● PROBLEM TO WORK ON: Every line below is to be quoted exactly, with nothing added or dropped.
** begin **
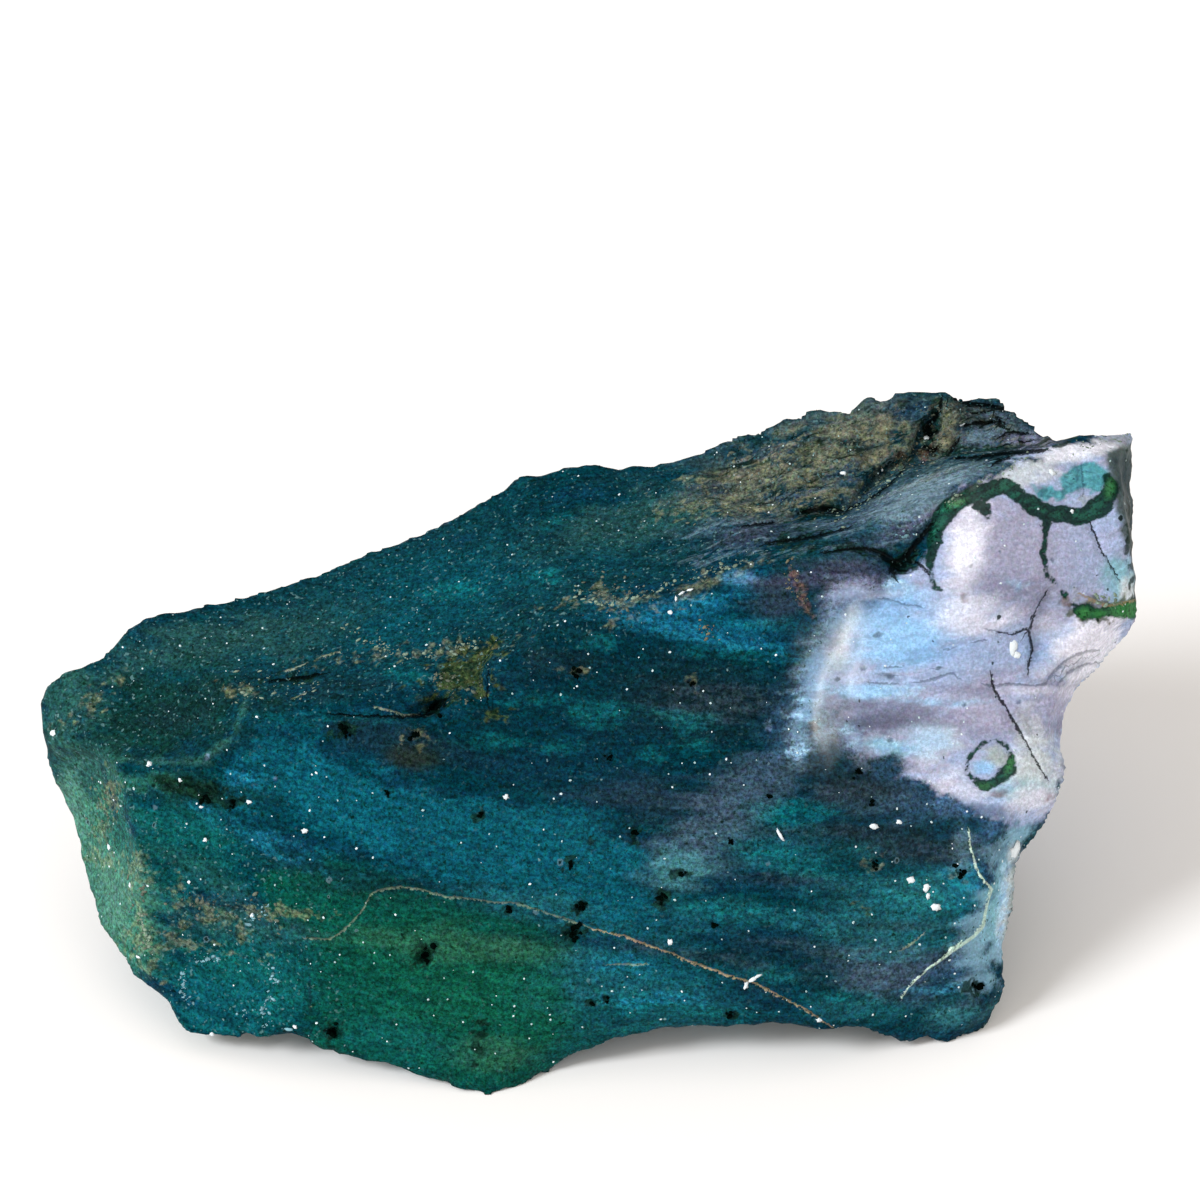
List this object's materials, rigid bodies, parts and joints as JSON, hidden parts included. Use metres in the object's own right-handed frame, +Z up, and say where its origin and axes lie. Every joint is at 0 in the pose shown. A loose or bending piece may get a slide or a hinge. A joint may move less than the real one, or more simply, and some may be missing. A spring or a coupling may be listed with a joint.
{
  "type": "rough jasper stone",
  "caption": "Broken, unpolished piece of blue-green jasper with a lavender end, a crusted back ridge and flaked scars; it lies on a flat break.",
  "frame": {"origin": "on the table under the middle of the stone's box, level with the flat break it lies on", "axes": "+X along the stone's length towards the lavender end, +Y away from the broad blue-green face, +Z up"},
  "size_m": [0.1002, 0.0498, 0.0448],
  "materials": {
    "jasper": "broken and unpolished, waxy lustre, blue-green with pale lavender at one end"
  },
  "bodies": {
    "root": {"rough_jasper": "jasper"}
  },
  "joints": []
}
** end **
● EXERCISE RESPONSE:
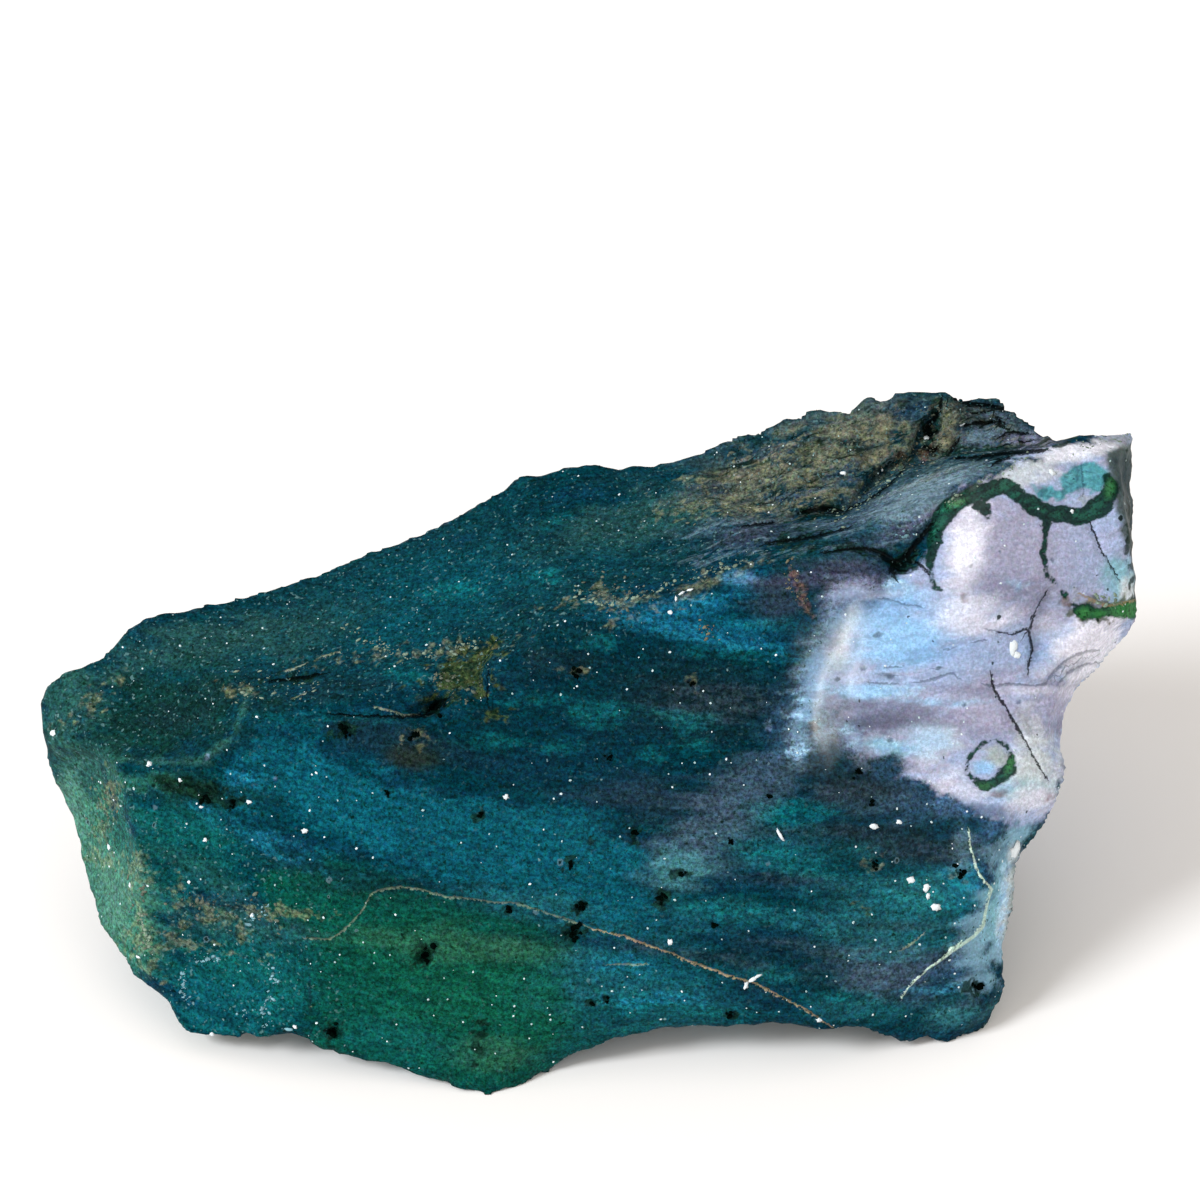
List this object's materials, rigid bodies, parts and joints as JSON, hidden parts included. Use metres in the object's own right-handed frame, +Z up, and say where its origin and axes lie. Every joint is at 0 in the pose shown. A loose or bending piece may get a slide or a hinge. A joint may move less than the real one, or more simply, and some may be missing. A spring or a coupling may be listed with a joint.
{
  "type": "rough jasper stone",
  "caption": "Broken, unpolished piece of blue-green jasper with a lavender end, a crusted back ridge and flaked scars; it lies on a flat break.",
  "frame": {"origin": "on the table under the middle of the stone's box, level with the flat break it lies on", "axes": "+X along the stone's length towards the lavender end, +Y away from the broad blue-green face, +Z up"},
  "size_m": [0.1002, 0.0498, 0.0448],
  "materials": {
    "jasper": "broken and unpolished, waxy lustre, blue-green with pale lavender at one end"
  },
  "bodies": {
    "root": {"rough_jasper": "jasper"}
  },
  "joints": []
}